3. En 1996, Alan Sokal,
profesor de Matemáticas del University College de Londres y de Física de la Universidad de Nueva
York, montó y protagonizó una polémica al enviar una serie de textos
pseudocientíficos a la revista Social Text, para su publicación. Con la intención de
demostrar que una revista de humanidades con perspectiva posmoderna sería capaz
de publicar un artículo plagado de errores y sin sentido, siempre y cuando
«sonara bien» y concordara con los prejuicios ideológicos de los editores, y
denunciar esta falta de criterio, presentó a consideración de los editores el
artículo «Transgressing the Boundaries: Towards a Transformative Hermeneutics of
Quantum Gravity» («La transgresión de las fronteras:
hacia una hermenéutica transformativa de la gravedad cuántica») que fue
publicado en el número de primavera/verano de 1996 de la revista, y para que
coincidiera con la publicación, envió a la revista Lingua Franca un aviso del engaño fraguado, delatando su propio artículo
como un pastiche de «las citas más estúpidas sobre Física y Matemáticas». N. de
la T.
4. Charles Percy Snow, 1905-1980, fue un científico y novelista inglés, que ocupó diversos
cargos en el gobierno británico. Como novelista tuvo un gran éxito en Europa,
pero fueron su conferencia «Dos culturas», de 1959, y la serie de libros
editados como resultado, lo que le atrajo mayor fama, principalmente en el
ámbito académico anglosajón.

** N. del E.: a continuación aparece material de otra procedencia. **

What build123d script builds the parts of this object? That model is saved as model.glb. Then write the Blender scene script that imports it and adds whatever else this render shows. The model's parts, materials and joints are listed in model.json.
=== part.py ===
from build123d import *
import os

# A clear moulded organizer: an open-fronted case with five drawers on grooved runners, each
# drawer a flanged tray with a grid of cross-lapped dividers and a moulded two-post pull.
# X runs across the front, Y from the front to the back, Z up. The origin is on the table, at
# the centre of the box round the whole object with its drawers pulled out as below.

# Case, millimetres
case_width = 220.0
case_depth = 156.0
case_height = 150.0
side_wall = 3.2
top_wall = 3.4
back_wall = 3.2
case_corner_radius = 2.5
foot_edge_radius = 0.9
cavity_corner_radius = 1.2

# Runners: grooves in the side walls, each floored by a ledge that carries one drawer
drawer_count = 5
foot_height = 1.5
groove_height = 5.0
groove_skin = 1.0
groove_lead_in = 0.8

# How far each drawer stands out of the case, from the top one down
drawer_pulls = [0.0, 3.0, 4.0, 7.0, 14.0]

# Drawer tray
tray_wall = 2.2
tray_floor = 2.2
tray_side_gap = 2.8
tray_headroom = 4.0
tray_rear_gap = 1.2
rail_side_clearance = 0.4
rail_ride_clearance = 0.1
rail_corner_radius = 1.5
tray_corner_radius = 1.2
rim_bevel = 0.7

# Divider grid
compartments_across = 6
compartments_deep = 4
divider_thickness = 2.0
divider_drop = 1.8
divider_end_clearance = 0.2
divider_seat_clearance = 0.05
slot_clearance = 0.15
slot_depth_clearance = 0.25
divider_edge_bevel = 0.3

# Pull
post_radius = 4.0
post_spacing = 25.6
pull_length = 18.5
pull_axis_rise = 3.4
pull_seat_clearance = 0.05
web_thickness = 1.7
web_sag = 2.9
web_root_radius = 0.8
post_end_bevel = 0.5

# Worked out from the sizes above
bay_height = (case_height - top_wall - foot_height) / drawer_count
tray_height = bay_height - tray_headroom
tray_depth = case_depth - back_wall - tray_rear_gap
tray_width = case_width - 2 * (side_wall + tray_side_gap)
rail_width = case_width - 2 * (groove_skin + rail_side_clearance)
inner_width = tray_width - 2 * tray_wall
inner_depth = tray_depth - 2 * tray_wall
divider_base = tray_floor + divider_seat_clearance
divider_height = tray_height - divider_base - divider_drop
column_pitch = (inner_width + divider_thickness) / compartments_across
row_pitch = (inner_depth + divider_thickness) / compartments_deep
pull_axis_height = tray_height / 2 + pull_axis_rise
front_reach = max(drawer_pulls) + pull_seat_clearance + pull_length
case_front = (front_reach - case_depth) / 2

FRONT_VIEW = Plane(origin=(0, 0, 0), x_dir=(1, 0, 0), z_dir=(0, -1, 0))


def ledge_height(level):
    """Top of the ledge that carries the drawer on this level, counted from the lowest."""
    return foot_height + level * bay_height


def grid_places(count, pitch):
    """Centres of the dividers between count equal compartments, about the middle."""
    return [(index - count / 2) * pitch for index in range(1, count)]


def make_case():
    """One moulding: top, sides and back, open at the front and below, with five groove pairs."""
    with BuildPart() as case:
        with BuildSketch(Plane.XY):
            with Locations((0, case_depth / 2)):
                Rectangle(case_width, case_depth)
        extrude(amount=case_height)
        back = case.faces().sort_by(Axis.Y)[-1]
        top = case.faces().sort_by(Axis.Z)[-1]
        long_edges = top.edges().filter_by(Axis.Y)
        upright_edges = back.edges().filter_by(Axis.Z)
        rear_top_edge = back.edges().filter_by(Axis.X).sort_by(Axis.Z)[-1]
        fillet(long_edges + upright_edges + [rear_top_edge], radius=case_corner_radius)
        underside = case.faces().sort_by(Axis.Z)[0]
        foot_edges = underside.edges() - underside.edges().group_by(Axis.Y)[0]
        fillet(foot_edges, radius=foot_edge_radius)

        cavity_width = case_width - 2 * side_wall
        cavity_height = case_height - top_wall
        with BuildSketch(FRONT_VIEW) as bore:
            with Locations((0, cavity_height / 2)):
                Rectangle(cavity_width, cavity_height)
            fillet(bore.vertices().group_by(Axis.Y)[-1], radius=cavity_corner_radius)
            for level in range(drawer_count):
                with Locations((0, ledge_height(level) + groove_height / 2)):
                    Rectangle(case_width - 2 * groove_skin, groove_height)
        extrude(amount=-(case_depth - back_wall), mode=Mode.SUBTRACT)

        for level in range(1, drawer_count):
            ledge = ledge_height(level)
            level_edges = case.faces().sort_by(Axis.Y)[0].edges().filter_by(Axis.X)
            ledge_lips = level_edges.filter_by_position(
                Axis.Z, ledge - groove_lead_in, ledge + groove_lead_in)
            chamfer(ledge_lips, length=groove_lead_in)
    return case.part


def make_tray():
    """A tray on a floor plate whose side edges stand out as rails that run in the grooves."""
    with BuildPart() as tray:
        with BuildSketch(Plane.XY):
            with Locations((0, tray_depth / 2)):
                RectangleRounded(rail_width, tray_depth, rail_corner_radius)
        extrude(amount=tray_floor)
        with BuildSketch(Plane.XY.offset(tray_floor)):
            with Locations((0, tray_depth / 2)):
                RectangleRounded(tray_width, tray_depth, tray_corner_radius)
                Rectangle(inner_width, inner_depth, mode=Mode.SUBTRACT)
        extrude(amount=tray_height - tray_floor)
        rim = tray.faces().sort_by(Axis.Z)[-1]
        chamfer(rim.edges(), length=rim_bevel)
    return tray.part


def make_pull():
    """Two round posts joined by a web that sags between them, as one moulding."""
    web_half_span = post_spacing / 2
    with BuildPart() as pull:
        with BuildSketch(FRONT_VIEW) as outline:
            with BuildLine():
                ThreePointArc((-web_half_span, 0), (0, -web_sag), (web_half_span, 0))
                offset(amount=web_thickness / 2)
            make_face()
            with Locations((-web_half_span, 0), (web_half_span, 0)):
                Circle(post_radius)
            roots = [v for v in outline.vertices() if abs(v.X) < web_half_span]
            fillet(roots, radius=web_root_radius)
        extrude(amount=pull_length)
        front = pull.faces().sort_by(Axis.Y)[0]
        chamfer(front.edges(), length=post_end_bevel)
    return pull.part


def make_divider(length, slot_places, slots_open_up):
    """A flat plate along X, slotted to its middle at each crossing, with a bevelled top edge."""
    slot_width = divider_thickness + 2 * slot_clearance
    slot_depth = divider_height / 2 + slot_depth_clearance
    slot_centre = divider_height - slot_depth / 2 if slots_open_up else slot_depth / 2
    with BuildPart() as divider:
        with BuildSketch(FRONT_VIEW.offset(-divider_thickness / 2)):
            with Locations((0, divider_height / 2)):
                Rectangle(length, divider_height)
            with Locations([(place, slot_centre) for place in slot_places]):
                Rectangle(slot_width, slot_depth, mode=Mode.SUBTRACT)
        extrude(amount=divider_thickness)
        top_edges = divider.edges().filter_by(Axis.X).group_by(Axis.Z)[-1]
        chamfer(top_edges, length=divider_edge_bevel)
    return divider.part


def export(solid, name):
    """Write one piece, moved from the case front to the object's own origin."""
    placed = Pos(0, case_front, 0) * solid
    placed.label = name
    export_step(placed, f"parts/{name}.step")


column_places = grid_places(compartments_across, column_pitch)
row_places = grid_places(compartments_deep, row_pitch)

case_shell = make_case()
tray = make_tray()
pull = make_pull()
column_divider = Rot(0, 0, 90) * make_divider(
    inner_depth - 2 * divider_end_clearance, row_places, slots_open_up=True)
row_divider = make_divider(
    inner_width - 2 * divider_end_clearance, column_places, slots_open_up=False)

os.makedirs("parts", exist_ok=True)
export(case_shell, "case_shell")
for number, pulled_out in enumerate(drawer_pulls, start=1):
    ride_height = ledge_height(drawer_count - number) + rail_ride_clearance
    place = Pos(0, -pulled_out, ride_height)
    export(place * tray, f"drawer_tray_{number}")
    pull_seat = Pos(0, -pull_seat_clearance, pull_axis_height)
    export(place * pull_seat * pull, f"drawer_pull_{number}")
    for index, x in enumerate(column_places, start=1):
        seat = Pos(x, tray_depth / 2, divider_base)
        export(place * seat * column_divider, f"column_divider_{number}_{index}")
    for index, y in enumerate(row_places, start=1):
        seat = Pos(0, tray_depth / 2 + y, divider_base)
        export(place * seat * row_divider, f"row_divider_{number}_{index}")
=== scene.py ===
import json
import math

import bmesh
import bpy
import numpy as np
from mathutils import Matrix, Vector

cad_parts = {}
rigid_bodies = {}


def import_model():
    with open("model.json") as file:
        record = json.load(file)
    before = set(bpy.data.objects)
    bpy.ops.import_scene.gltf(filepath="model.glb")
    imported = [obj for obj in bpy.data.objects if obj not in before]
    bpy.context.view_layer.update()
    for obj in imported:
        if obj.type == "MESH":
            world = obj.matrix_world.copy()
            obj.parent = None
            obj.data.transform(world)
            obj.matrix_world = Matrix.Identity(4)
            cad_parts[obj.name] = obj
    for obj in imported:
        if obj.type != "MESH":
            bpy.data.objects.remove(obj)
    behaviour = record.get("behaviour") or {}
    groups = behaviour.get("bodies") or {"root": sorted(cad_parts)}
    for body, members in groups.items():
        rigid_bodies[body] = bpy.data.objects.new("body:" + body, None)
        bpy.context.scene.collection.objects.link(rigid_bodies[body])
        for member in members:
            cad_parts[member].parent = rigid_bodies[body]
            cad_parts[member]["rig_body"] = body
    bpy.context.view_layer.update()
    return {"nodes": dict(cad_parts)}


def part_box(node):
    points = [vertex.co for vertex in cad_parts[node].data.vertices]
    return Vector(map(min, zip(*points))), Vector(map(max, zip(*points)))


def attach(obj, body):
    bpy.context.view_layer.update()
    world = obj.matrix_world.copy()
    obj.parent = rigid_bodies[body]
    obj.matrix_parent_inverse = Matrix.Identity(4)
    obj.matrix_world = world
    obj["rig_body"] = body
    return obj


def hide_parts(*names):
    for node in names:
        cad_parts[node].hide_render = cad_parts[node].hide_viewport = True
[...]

En la conferencia y en los textos, Snow se lamenta
del estatus privilegiado que, en la educación impartida por el estado en Gran
Bretaña, han tenido las humanidades, para detrimento de la enseñanza de las
ciencias, y compara los modelos educativos alemán y estadunidense, en los que
se busca un equilibrio en la enseñanza de todas las áreas, lo que, en su
opinión, ha resultado en que los individuos, principalmente aquéllos que llegan
a ocupar puestos prominentes en la toma de decisiones que afecta a la sociedad,
tengan una mayor preparación para enfrentarse a los retos que la modernidad les
presenta, con el avance científico y tecnológico que se dio a partir del fin de
la Segunda Guerra Mundial. Es la fractura entre estas dos culturas, las
ciencias y las humanidades, la que se interpone determinantemente en la búsqueda de soluciones a los problemas del mundo. N. de la T.